Reviews

Men Should Weep (Glasgow)

Carefuly presented like something unearthed from the rubble of a demolished Glasgow tenement, Ena Lamont Stewart‘s Men Should Weep is an emotionally powerful and economically timely production: debunking of the myth of “the good old days”, it dredges up the miserable realities of poverty, disease and Depression in our city’s past and the invaluable friendships which helped our close ancestors to survive.

Graham McLaren has developed a fascinating snapshot of Scottish cities in the thirties, helped in no small part by Stewart’s still relevant and still funny script. Colin Richmond‘s crowded tenement house design is claustrophobic, a keenly observed and immaculately preserved museum piece which both shines and stinks in its exquisite decay. Furthermore, the piece is presented in Scots, as is “richt”, and fuelled by compassionate, indomitable women who would just have as soon thrown you a jelly sandwich when you tummy was empty as “skelpt yer erse fur nae washin’ th’ close”.

And such women!
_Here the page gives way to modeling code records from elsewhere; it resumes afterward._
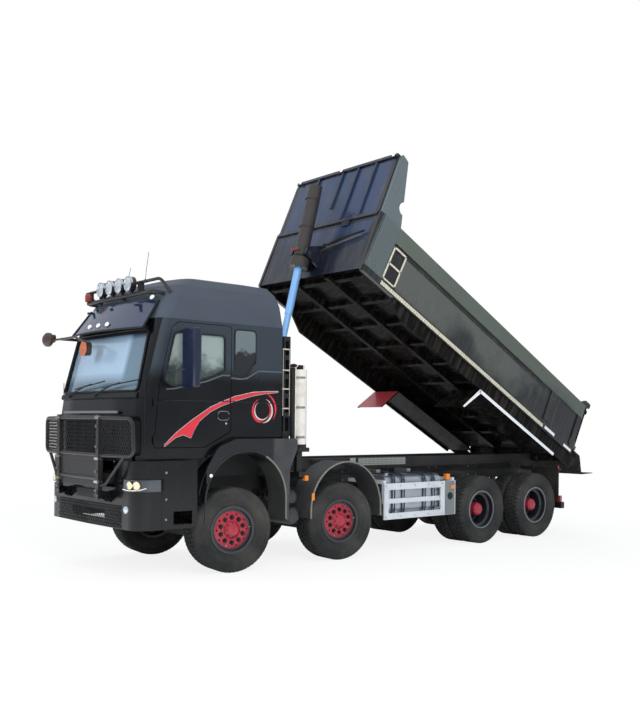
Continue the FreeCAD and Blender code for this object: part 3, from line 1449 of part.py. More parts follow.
def bed_chute():
    """A lip under the tailgate that throws the load clear."""
    half = size.bed_half_width - 65 - 11
    plate = prism("YZ", [
        (BED_REAR, FLOOR_TOP), (BED_REAR, size.bed_floor_bottom - 10), (190, 46), (535, -34),
        (836, 137), (834, 149), (540, -16), (215, 70), (60, size.bed_floor_bottom + 20)],
        -half, 2 * half)
    cheek = prism("YZ", [(20, 240), (20, 120), (190, 46), (535, -34), (320, 236)], half - 20, 20)
    return join(plate, both_sides(cheek))


# ---------------------------------------------------------------- tipping ram

def trunnion_in_bed():
    """The trunnion's place beside the bed's hinge, with the bed lowered."""
    return Vector(0, number(BED_FRONT - size.trunnion_ahead), number(size.trunnion_rise))


def ram():
    """Cover on trunnions, then four tubes inside each other, the last with an eye."""
    top = BED_PLACE.multVec(trunnion_in_bed())
    foot = Vector(0, number(RAM_EYE_Y), number(size.ram_eye_height))
    way = (foot - top).normalize()
    reach = (foot - top).Length

    def along(distance):
        point = top + way * number(distance)
        return (0, point.y, point.z)

    cover = cut(
        join(rod(size.cover_radius, size.cover_above + size.cover_below,
                 along(-size.cover_above), way),
             rod(size.collar_radius, size.collar_height,
                 along(size.cover_below - size.collar_height), way)),
        rod(size.cover_radius - size.cover_wall, size.cover_above + size.cover_below - 50,
            along(20 - size.cover_above), way),
        rod(size.stage_one_radius + size.running_gap, 200, along(size.cover_below - 100), way))
    ear_x = size.collar_radius + 10
    pins = rod(size.trunnion_radius, 2 * ear_x + 80, (-ear_x - 40, top.y, top.z), "X")
    inside = rod(size.cover_radius - size.cover_wall / 2, 300, along(-150), way)
    pads = rod(50, 2 * size.cover_radius + 30, (-size.cover_radius - 15, top.y, top.z), "X")
    keep("ram_cover", join(cover, cut(join(pins, pads), inside)))
    for index in range(4):
        radius = size.stage_one_radius - index * size.stage_step
        low = size.cover_below + (index + 1) * size.stage_stagger - 20
        low = low + (index + 1) * size.stage_stroke
        outer = rod(radius, size.stage_length, along(low - size.stage_length), way)
        if index < 3:
            bore = rod(radius - size.stage_wall, size.stage_length + 20,
                       along(low - size.stage_length - 10), way)
            keep(f"ram_tube_{index + 1}", cut(outer, bore))
            continue
        rest = Size(reach, repr(reach)) - low
        stub = rod(radius, rest - 30, along(low), way)
        half_eye = size.eye_width / 2
        eye = rod(size.eye_radius, size.eye_width, (-half_eye, foot.y, foot.z), "X")
        hole = rod(25, size.eye_width + 20, (-half_eye - 10, foot.y, foot.z), "X")
        keep("ram_rod", cut(join(outer, stub, eye), hole))


# ---------------------------------------------------------------- assembly

keep("frame_rails", frame_rails())
keep("tipper_subframe", tipper_subframe())
keep("axle_beams", join(steered_beam(AXLES[1]), steered_beam(AXLES[2]),
                       driven_housing(AXLES[3]), driven_housing(AXLES[4])))
keep("leaf_springs", leaf_springs())
keep("engine_block", engine_block())
keep("propeller_shafts", propeller_shafts())
wheels()
keep("bumper_and_steps", bumper_and_steps())
keep("lamps", join(head_lamps(), tail_lamps()))
keep("fuel_tank", fuel_tank())
keep("battery_box", battery_box())
keep("air_tanks", air_tanks())
keep("exhaust_stack", exhaust_stack())
keep("air_intake", air_intake())
keep("mudguards", mudguards())
keep("side_guards", side_guards())
keep("rear_underride", rear_underride())
cab_outer = build_cab()
keep("front_grille", front_grille())
keep("sun_visor", sun_visor(cab_outer))
keep("roof_light_bar", roof_light_bar(cab_outer))
keep("front_mirrors", front_mirrors(cab_outer))
keep("cab_interior", cab_interior())
keep("bull_bar", bull_bar())
side = join(bed_side(), gate_bracket())
keep("bed_floor", raise_bed(join(bed_floor(), bed_chute())))
keep("bed_side_left", raise_bed(side))
keep("bed_side_right", raise_bed(mirrored(side)))
keep("bed_front_wall", raise_bed(bed_front_wall()))
keep("bed_fenders", raise_bed(bed_fenders()))
keep("tailgate", raise_bed(tailgate()))
ram()

doc.recompute()

for thing in doc.Objects:
    if "Invalid" in thing.State or "Error" in thing.State:
        raise RuntimeError(f"{thing.Name} ({thing.TypeId}) failed: {thing.State}")
for name, piece in nodes.items():
    if piece.Shape.isNull() or not piece.Shape.isValid():
        raise RuntimeError(f"{name} has no valid shape")
    piece.Shape.exportStep(f"parts/{name}.step")
print(len(nodes), "nodes")
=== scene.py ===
import math
import bpy
from mathutils import Matrix, Vector


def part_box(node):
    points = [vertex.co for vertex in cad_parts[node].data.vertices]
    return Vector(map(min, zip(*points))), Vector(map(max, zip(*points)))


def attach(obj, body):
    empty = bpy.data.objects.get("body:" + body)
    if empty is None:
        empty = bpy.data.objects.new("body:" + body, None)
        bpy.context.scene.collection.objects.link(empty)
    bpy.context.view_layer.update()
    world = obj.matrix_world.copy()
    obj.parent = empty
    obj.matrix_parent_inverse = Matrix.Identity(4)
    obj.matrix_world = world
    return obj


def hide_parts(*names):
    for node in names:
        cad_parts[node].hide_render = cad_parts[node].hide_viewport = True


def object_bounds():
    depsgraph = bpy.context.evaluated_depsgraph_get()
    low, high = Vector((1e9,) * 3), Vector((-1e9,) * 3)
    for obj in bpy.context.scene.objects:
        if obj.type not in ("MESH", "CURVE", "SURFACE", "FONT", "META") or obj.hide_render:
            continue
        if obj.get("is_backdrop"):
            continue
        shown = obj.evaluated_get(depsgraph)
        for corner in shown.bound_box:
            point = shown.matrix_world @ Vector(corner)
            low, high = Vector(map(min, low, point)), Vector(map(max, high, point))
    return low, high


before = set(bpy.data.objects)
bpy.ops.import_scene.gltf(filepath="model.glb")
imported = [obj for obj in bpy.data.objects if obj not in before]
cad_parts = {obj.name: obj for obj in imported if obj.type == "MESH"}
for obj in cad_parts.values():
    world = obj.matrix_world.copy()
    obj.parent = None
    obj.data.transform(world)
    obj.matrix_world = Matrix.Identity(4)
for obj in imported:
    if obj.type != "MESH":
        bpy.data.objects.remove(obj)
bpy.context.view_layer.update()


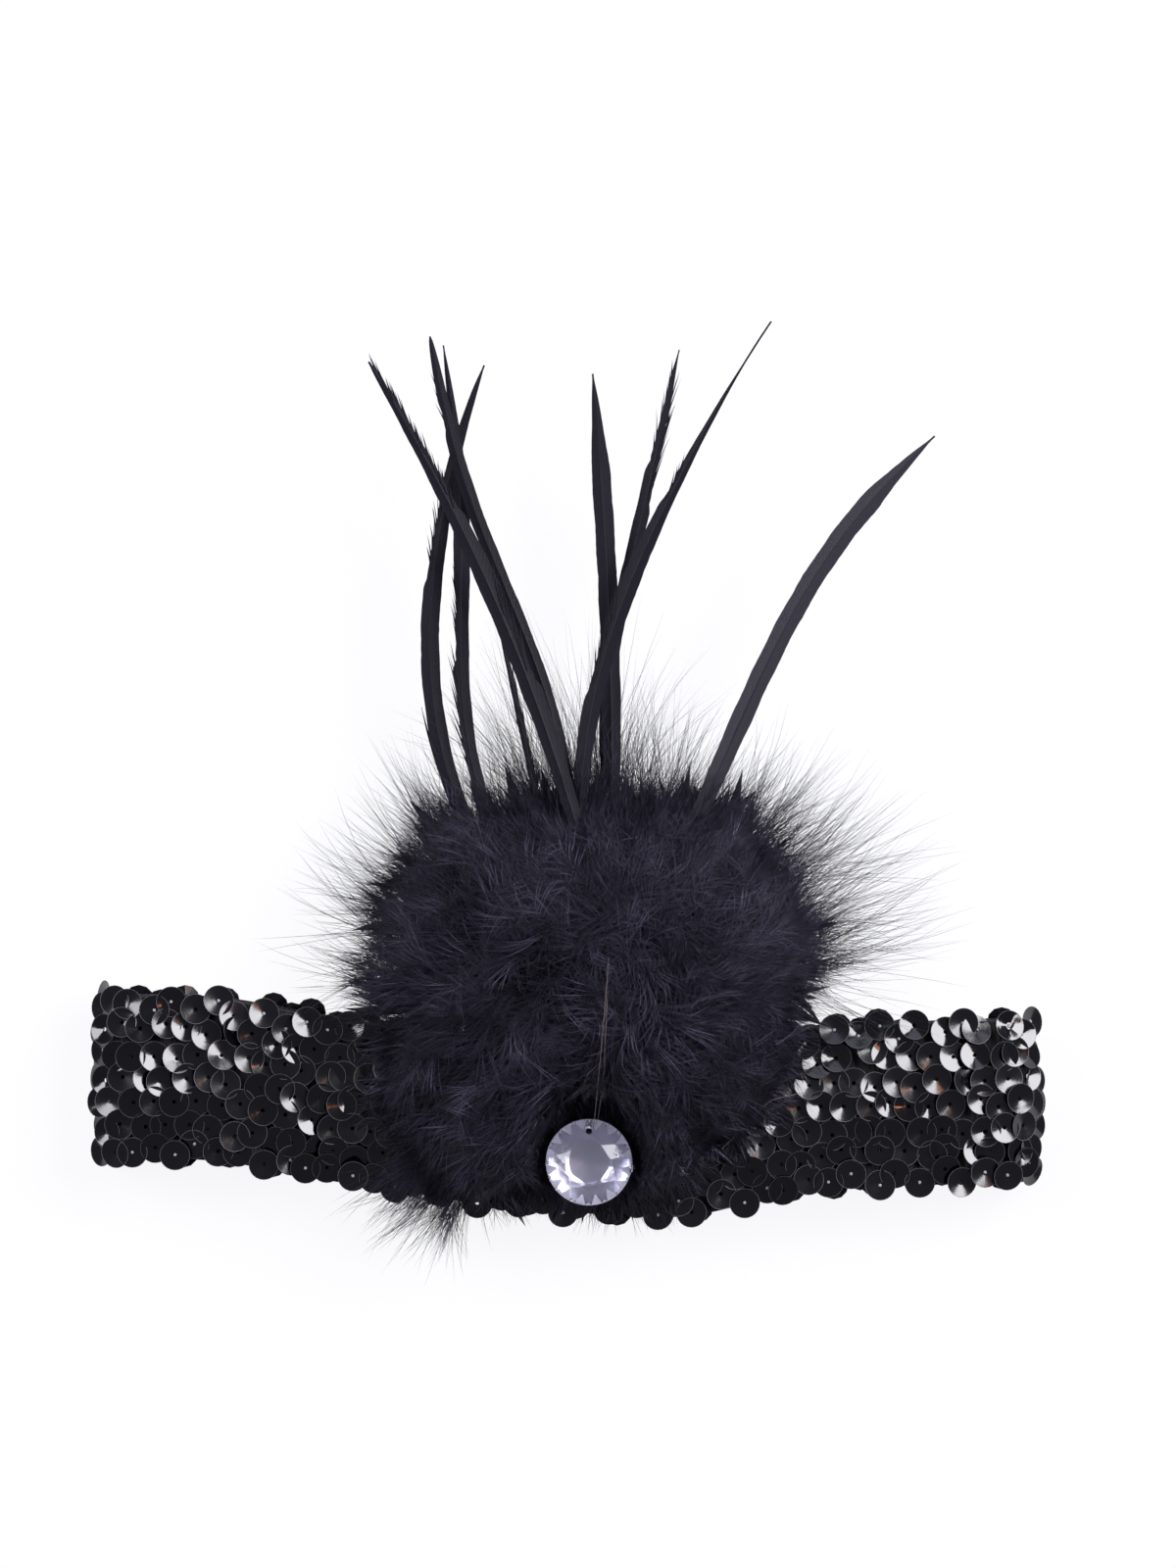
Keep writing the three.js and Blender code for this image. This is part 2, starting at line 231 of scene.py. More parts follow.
# Sequins
# Cup sequins of 6 mm, punched from glossy black PET film and pressed to a shallow cone. They are
# chain-stitched in rows through their middle hole, each lapping over the one before it, and the
# stretch of the knit tips them all ways.
SEQUIN_PITCH = 4.6 * MM
SEQUIN_ROWS = 7
SEQUIN_ROW_PITCH = 5.05 * MM
SEQUIN_ZIGZAG = 0.9 * MM  # neighbours in an edge row stand this far out and in
SEQUIN_LEAN = 4.5  # degrees that a disc leans on its neighbour in the row
SEQUIN_EDGE_LEAN = 10  # degrees that a disc at the trim's edge tips over it
SEQUIN_BEND = 12  # spread of the discs' bend: height for each distance squared, in metres
WILD_SHARE = 0.04  # discs that stand out of line
WILD_LEAN = 2.4  # times as far as the rest
SEQUIN_BLACK = "#050507"
SEQUIN_RIM_HIGHLIGHT = "#47464d"
STITCH_PAINTED_LIGHT = "#8d8d99"
# One sequin's section from the hole's rim over the top, round the edge and back underneath:
# radius and height in millimetres.
SEQUIN_SECTION = [
    (0.42, 0.0), (0.72, 0.03), (3.11, 0.53), (3.2, 0.54), (3.19, 0.47), (0.74, -0.06), (0.42, -0.08)
]
SEQUIN_CUT_EDGE = (2, 3)  # the stretches of that section that are cut edge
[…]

Deacon Blue’s Lorraine M McIntosh is excellent as mother Maggie, fraying with a subtlety which progressively worsens as she steals rare moments of happiness from amongst the ruins around her. As her sister Lily, Julie Wilson Nimmo is the spirit of the game old Glasgow spinster, bitter as she is benevolent, whilst Ann Scott-Jones‘s hilarious, morose and morbidly-obsessed Granny takes a bitingly recognisable pleasure in her joyfully joyless Scottishness.

The men of the piece hold their own well. As John, the blindly proud patriarch of the family, Michael Nardone is excellent, carefully finding the character’s frustrations without losing sight of his vulnerability. Kevin Guthrie, too, finds the physical, frightening masculinity which makes men clench their fists instead of searching their hearts.

Not in recent times has a production so cleverly exposed modern Glasgow by tapping into our shared sense of cultural history. Men should weep: for so many of our grandparents, the good old days never happened. This production shows that things have not changed as much as we would like to think. Like a frightened but hardened child peeking through an ajar door, McLaren’s production lays bare the domestic dramas of our past before throwing the door open and letting its fury flow from within.